Reminded me of this gold… but I was laughing then > http://www.youtube.com/watch?v=UTBsm0LzSP0
I'm not convinced that being a programmer is a viable lifelong career option for kids these days. It's impossible to predict what level of coding will be done by humans in 30 years time.
I agree that computaional thinking is vital and I make sure my kids spend more time using Scratch than learning HTML.
Our Government is still struggling to adapt to the post Industrial Age, whilst globalised digitalatism is already automating the next wave of professions.
Thanks for this excellent if rather depressing blog Don. One thing that no one has mentioned is the laughable quote about 4 minutes in that "The Government has pledged more than half a million pounds to train up to 130,000 teachers ....."
So that's a bit less than £4 a teacher then. Maybe that explains Lottie's view that you can teach coding in a day.
Hi Donald,
I've been mulling this for a while - enjoyed the post.
Recently I have been sitting with my 9yo using a 'high level' language called LUA to do some programming on Minecraft. I don't know if we call the
is coding or computational thinking or something else, but it has been a great way to get a kid who is into words and stories, but not maths and abstract stuff, to think about Boolean variables, loops, functions and so on.

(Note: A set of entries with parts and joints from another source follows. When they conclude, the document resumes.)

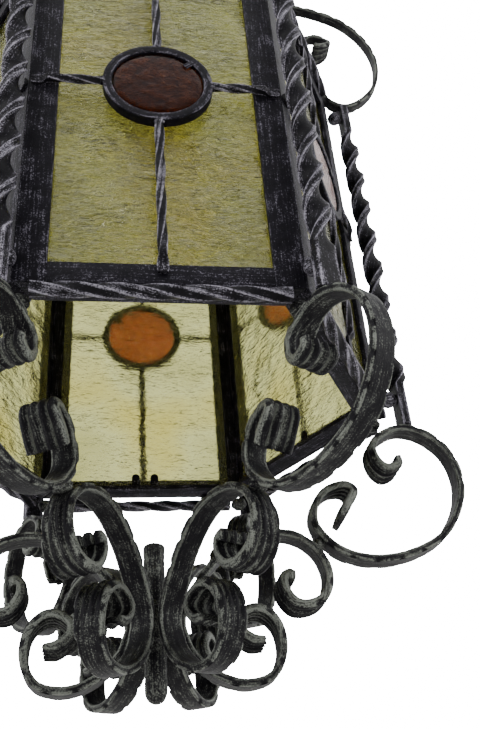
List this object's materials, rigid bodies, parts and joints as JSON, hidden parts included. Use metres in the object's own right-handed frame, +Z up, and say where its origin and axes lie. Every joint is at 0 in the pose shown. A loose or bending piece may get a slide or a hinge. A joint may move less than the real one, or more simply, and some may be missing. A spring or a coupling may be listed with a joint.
{
  "type": "hanging lantern",
  "caption": "Hexagonal wrought-iron hanging lantern with twisted bars, ring grilles over coloured glass panes, scrolls above and below, and a bulb inside.",
  "frame": {"origin": "the point inside the top of the hanging ring where a ceiling hook bears", "axes": "+Z up along the lantern's axis; +X through a corner post and its scrolls; -Y through the middle of a glass panel; the hanging ring lies in the YZ plane"},
  "size_m": [0.4752, 0.417, 0.8008],
  "materials": {
    "frame_iron": "blackened forged steel with silver dry-brushed edges, waxed satin",
    "scroll_iron": "blackened forged steel strip with pewter-grey rubbed faces, satin",
    "yellow_glass": "rolled and rippled yellow cathedral glass",
    "brown_glass": "mottled amber-brown cast glass disc",
    "zinc_steel": "zinc-plated steel",
    "dark_phenolic": "dark brown moulded phenolic, polished",
    "white_ceramic": "glazed white porcelain",
    "cap_brass": "plain rolled brass",
    "bulb_glass": "smooth blown glass, faintly frosted"
  },
  "bodies": {
    "ring": {"hanging_ring": "frame_iron"},
    "lantern": {"panel_frame_1": "frame_iron", "panel_frame_2": "frame_iron", "panel_frame_3": "frame_iron", "panel_frame_4": "frame_iron", "panel_frame_5": "frame_iron", "panel_frame_6": "frame_iron", "grille_1": "frame_iron", "grille_2": "frame_iron", "grille_3": "frame_iron", "grille_4": "frame_iron", "grille_5": "frame_iron", "grille_6": "frame_iron", "corner_post_1": "frame_iron", "corner_post_2": "frame_iron", "corner_post_3": "frame_iron", "corner_post_4": "frame_iron", "corner_post_5": "frame_iron", "corner_post_6": "frame_iron", "lower_scroll_1": "scroll_iron", "lower_scroll_2": "scroll_iron", "lower_scroll_3": "scroll_iron", "lower_scroll_4": "scroll_iron", "lower_scroll_5": "scroll_iron", "lower_scroll_6": "scroll_iron", "centre_scroll_1": "scroll_iron", "centre_scroll_2": "scroll_iron", "centre_scroll_3": "scroll_iron", "centre_scroll_4": "scroll_iron", "centre_scroll_5": "scroll_iron", "centre_scroll_6": "scroll_iron", "crown_scroll_1": "scroll_iron", "crown_scroll_2": "scroll_iron", "crown_scroll_3": "scroll_iron", "crown_scroll_4": "scroll_iron", "crown_scroll_5": "scroll_iron", "crown_scroll_6": "scroll_iron", "finial_rod": "scroll_iron", "roof_frame": "frame_iron", "crown_spindle": "frame_iron", "glass_pane_1": "yellow_glass", "glass_pane_2": "yellow_glass", "glass_pane_3": "yellow_glass", "glass_pane_4": "yellow_glass", "glass_pane_5": "yellow_glass", "glass_pane_6": "yellow_glass", "roof_glass": "yellow_glass", "disc_glass_1": "brown_glass", "disc_glass_2": "brown_glass", "disc_glass_3": "brown_glass", "disc_glass_4": "brown_glass", "disc_glass_5": "brown_glass", "disc_glass_6": "brown_glass", "lamp_nipple": "zinc_steel", "lamp_holder": "dark_phenolic", "holder_insert": "white_ceramic"},
    "contact": {"bulb_contact": "cap_brass"},
    "bulb": {"bulb_cap": "cap_brass", "bulb_glass": "bulb_glass"}
  },
  "joints": [
    {"name": "lantern_swing", "type": "hinge", "parent": "ring", "child": "lantern", "pos_m": [0, 0, -0.056], "axis": [0, 1, 0], "range_deg": [-75, 75]},
    {"name": "bulb_turn", "type": "hinge", "parent": "lantern", "child": "contact", "pos_m": [0, 0, -0.2896], "axis": [0, 0, -1], "range_deg": [0, 2520]},
    {"name": "bulb_travel", "type": "slide", "parent": "contact", "child": "bulb", "axis": [0, 0, -1], "range_m": [0, 0.0256]}
  ],
  "couplings": [
    {"joint": "bulb_travel", "follows": "bulb_turn", "m_per_rad": 0.00057773}
  ]
}
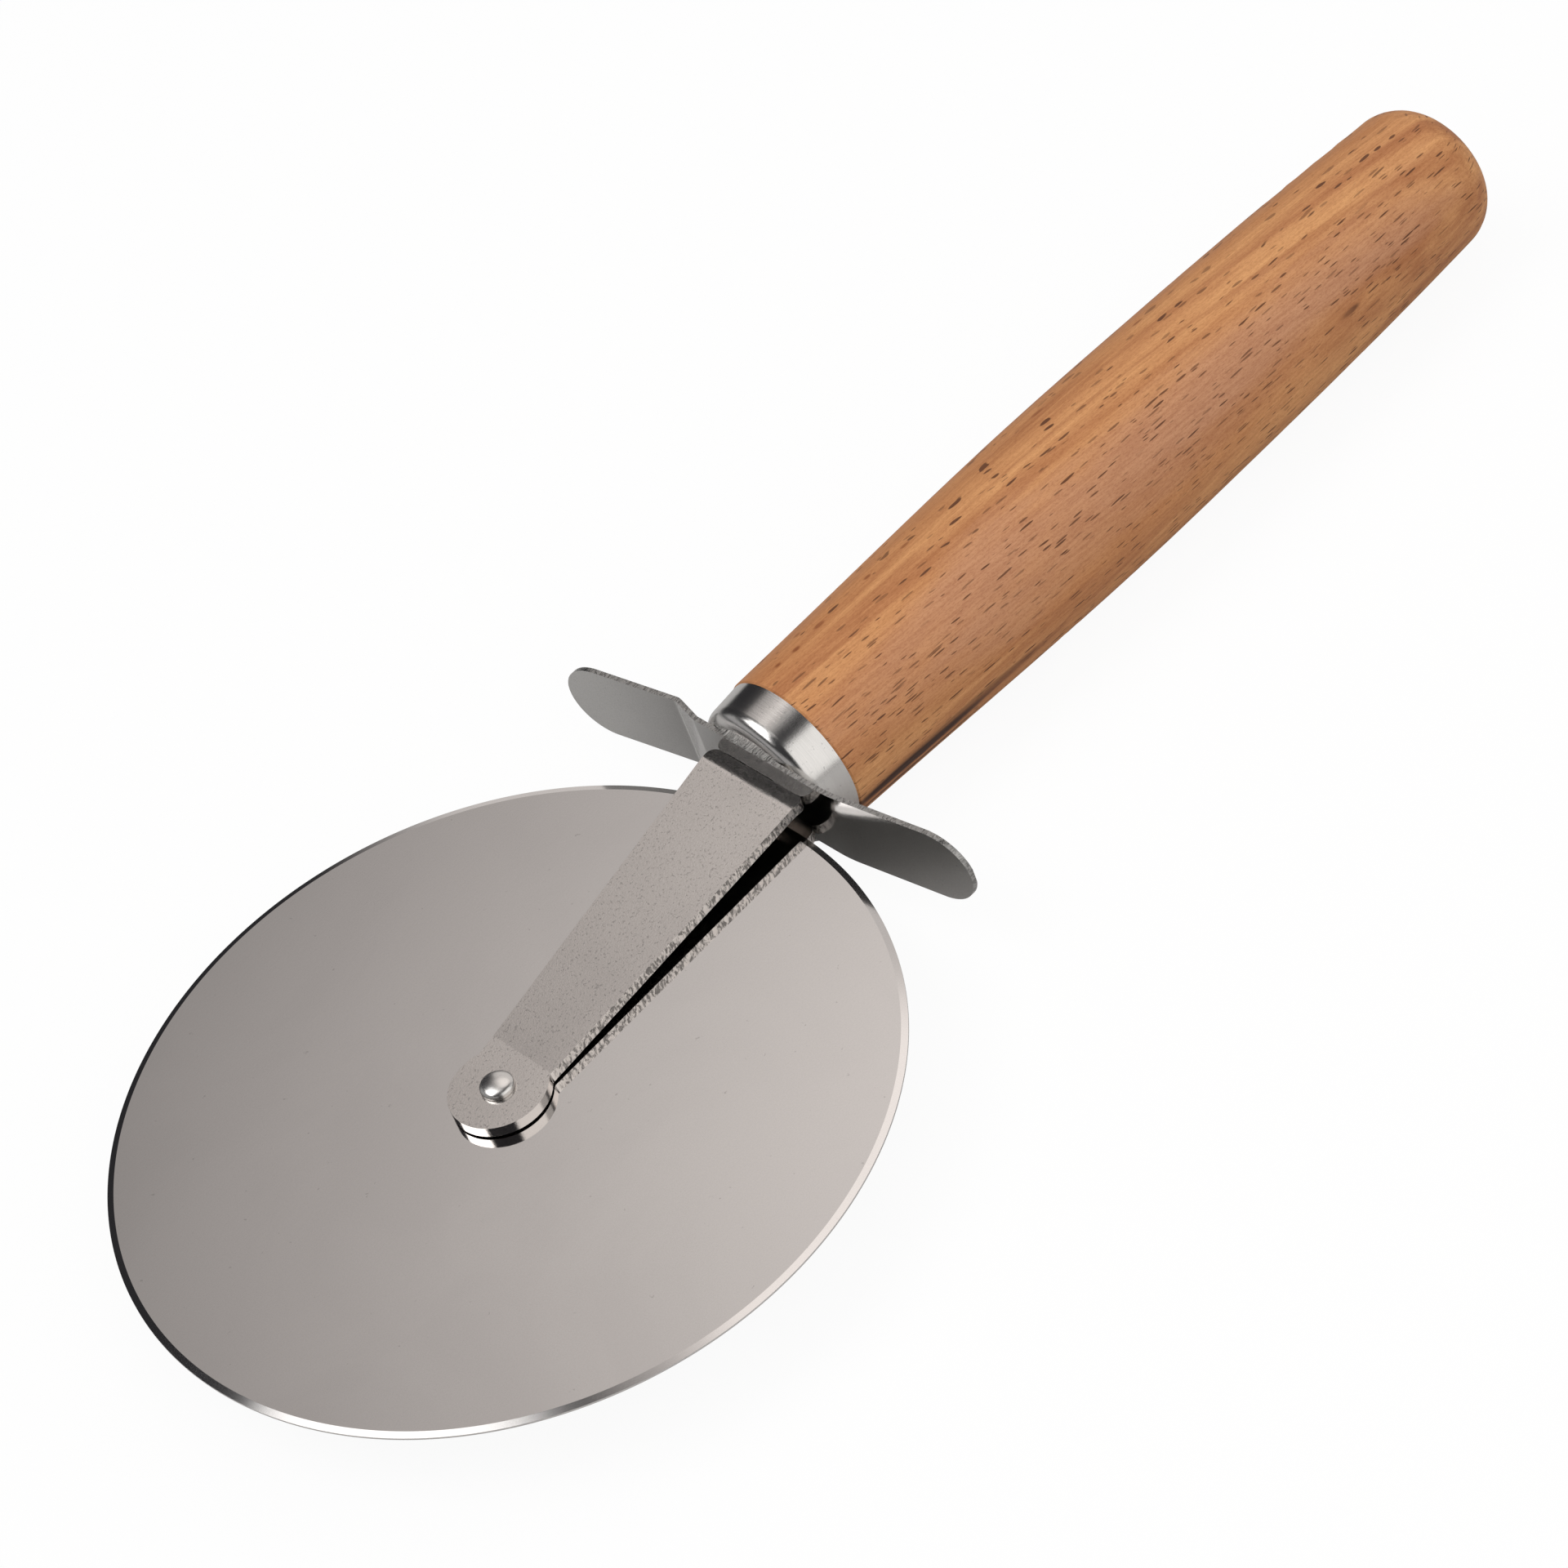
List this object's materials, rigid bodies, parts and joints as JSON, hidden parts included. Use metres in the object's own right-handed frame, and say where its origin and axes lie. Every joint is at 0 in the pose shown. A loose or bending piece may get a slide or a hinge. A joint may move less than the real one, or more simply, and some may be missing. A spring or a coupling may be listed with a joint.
{
  "type": "pizza cutter",
  "caption": "Pizza cutter: thin steel wheel on a riveted two-arm fork, with a bent thumb guard, a steel ferrule and a turned wooden handle.",
  "frame": {"origin": "middle of the flat end of the handle's butt", "axes": "+X along the handle's axis towards the wheel, +Z square to the wheel on the side of the front arm, +Y the side that the fork leans to"},
  "size_m": [0.2325, 0.1, 0.0244],
  "materials": {
    "beech": "turned and lightly oiled",
    "ferrule_steel": "drawn, satin",
    "guard_steel": "soft polish",
    "arm_steel": "tumbled, matte",
    "wheel_steel": "mirror polish",
    "rivet_steel": "polished"
  },
  "bodies": {
    "fork_and_handle": {"handle": "beech", "ferrule": "ferrule_steel", "thumb_guard": "guard_steel", "front_arm": "arm_steel", "rear_arm": "arm_steel", "pivot_rivet": "rivet_steel", "pivot_bush": "rivet_steel"},
    "wheel": {"wheel_blade": "wheel_steel"}
  },
  "joints": [
    {"name": "wheel_spin", "type": "hinge", "parent": "fork_and_handle", "child": "wheel", "pos_m": [0.1825, 0.0095, 0], "axis": [0, 0, 1], "continuous": true}
  ]
}
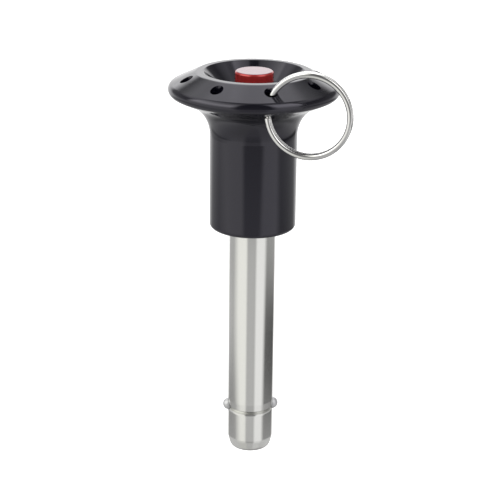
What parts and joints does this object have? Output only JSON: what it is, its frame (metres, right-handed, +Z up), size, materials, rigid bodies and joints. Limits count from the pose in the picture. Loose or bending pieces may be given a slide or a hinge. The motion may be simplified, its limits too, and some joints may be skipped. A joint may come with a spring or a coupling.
{
  "type": "ball lock pin",
  "caption": "Quick-release ball lock pin: hollow shank with sprung locking balls, flanged handle with lanyard holes round its rim, push button in a dished head, and a split ring.",
  "frame": {"origin": "on the pin's axis at the shoulder, where the handle's underside meets the shank", "axes": "the pin lies on a level surface, on its flange's rim and its tip: +Z is up, +Y runs along the pin in plan from the tip to the head, and +X is to the right seen from above with the head at the top. The pin's own axis rises 9.41 degrees from +Y towards the head."},
  "size_m": [0.0381, 0.0871, 0.0361],
  "materials": {
    "black_anodised": "black anodised, satin gloss",
    "ground_stainless": "ground and polished round",
    "ball_steel": "polished, slightly dull",
    "red_anodised": "red anodised, glossy",
    "inner_steel": "turned",
    "spring_steel": "drawn wire",
    "ring_steel": "bright nickel plated wire"
  },
  "bodies": {
    "pin": {"handle": "black_anodised", "shank": "ground_stainless", "return_spring": "spring_steel"},
    "plunger": {"push_button": "red_anodised", "spindle": "inner_steel"},
    "ball_left": {"locking_ball_left": "ball_steel"},
    "ball_right": {"locking_ball_right": "ball_steel"},
    "ring": {"split_ring": "ring_steel"}
  },
  "joints": [
    {"name": "plunger_press", "type": "slide", "parent": "pin", "child": "plunger", "axis": [0, -0.9866, -0.1634], "range_m": [0, 0.0044], "stiffness_N_per_m": 1000, "springref_m": -0.006, "deforming": ["return_spring"]},
    {"name": "ball_left_slide", "type": "slide", "parent": "pin", "child": "ball_left", "axis": [0.9962, 0.0142, -0.086], "range_m": [0, 0.00114]},
    {"name": "ball_right_slide", "type": "slide", "parent": "pin", "child": "ball_right", "axis": [-0.9962, -0.0142, 0.086], "range_m": [0, 0.00114]},
    {"name": "ring_swing", "type": "hinge", "parent": "pin", "child": "ring", "pos_m": [0.00337, 0.02763, 0.01882], "axis": [0, 0.9866, 0.1634], "range_deg": [-139, 11]}
  ],
  "couplings": [
    {"joint": "ball_left_slide", "follows": "plunger_press", "ratio": 0.25909},
    {"joint": "ball_right_slide", "follows": "plunger_press", "ratio": 0.25909}
  ]
}
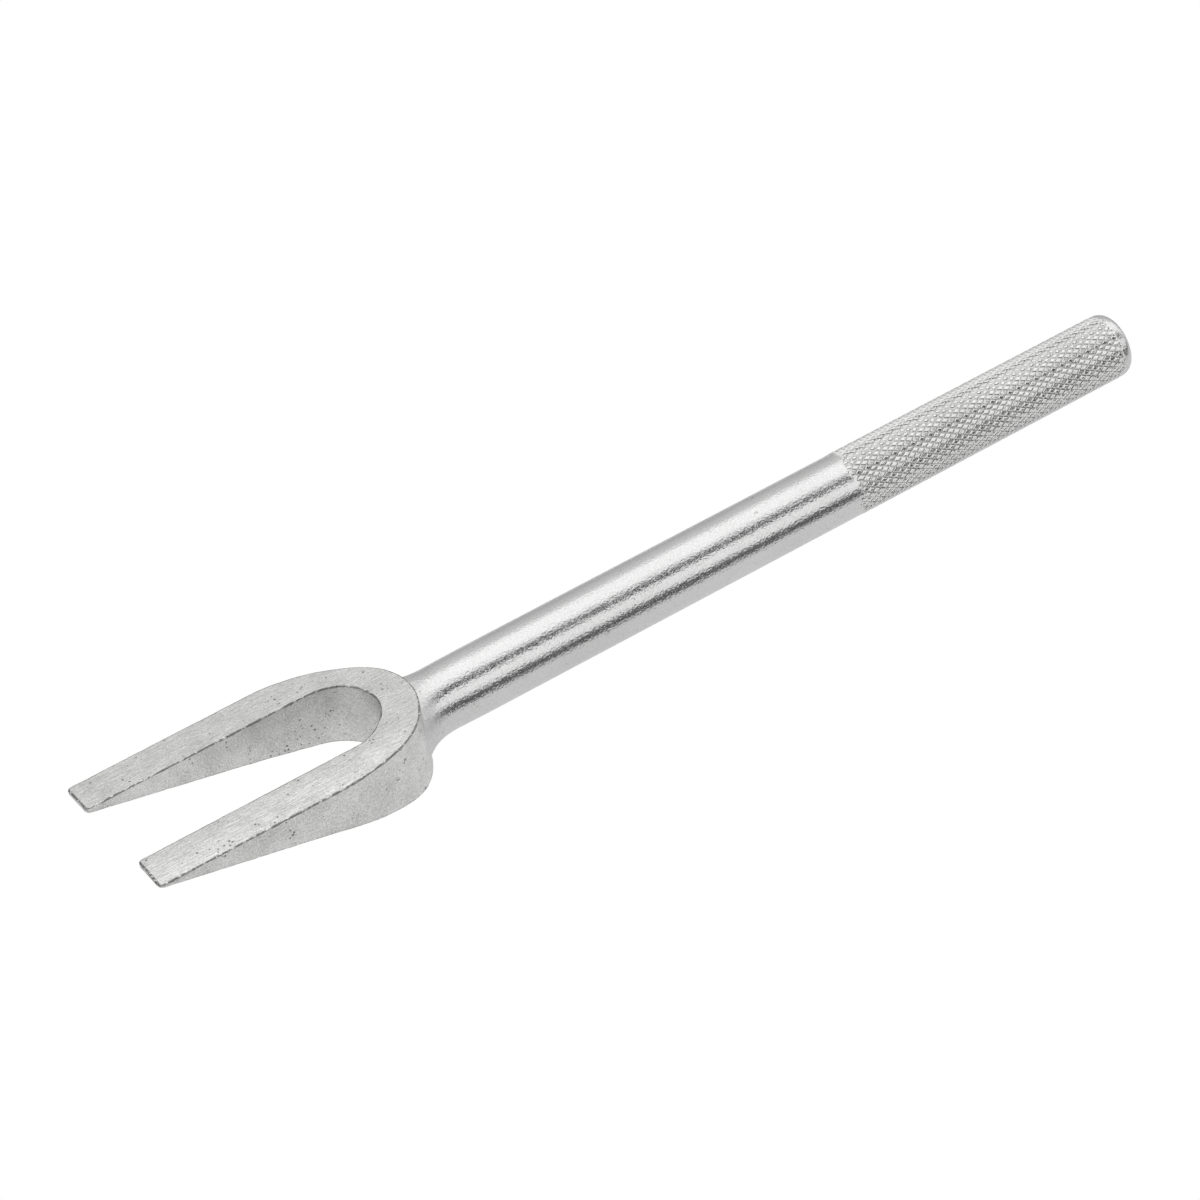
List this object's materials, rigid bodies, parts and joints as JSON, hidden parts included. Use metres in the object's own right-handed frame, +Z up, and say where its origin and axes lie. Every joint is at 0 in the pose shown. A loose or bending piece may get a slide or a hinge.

In fact, the only frustration is that, having just got to the point where the programs get interesting enough to do stuff with his 'turtle' (robot) he really wants to do, the YouTube tutorials have given us a program which returns an error we can't debug.
But I imagine if this were part of a school course, the problems could be worked through and sorted out. My son could then get on to some pretty decent programming if he were given the right support.
Even if he has no intention of ever being a programmer, don't you think there is good value in a kid like this linking some decent basic programming to narratives and fun stuff a. so he sees it can be fun/useful; b. so the he understands basically what an algorithm is?
If this is what 'coding' could be in schools, I'd be all for trying to include it in a curriculum.
Best,
Carl
We did have this in schools some time ago with LOGO and turtles (papert & Mindstorms). I have no problem with coding in schools or elsewhere - it's fun and gave me a whole career. But I fear we're fetishising it at the expense of other things. In the UK we get htese fixations. They come and they go. In a couple of years it ail be some other obsession. What I want is a balnaced curriculum, not these compulsory subjects.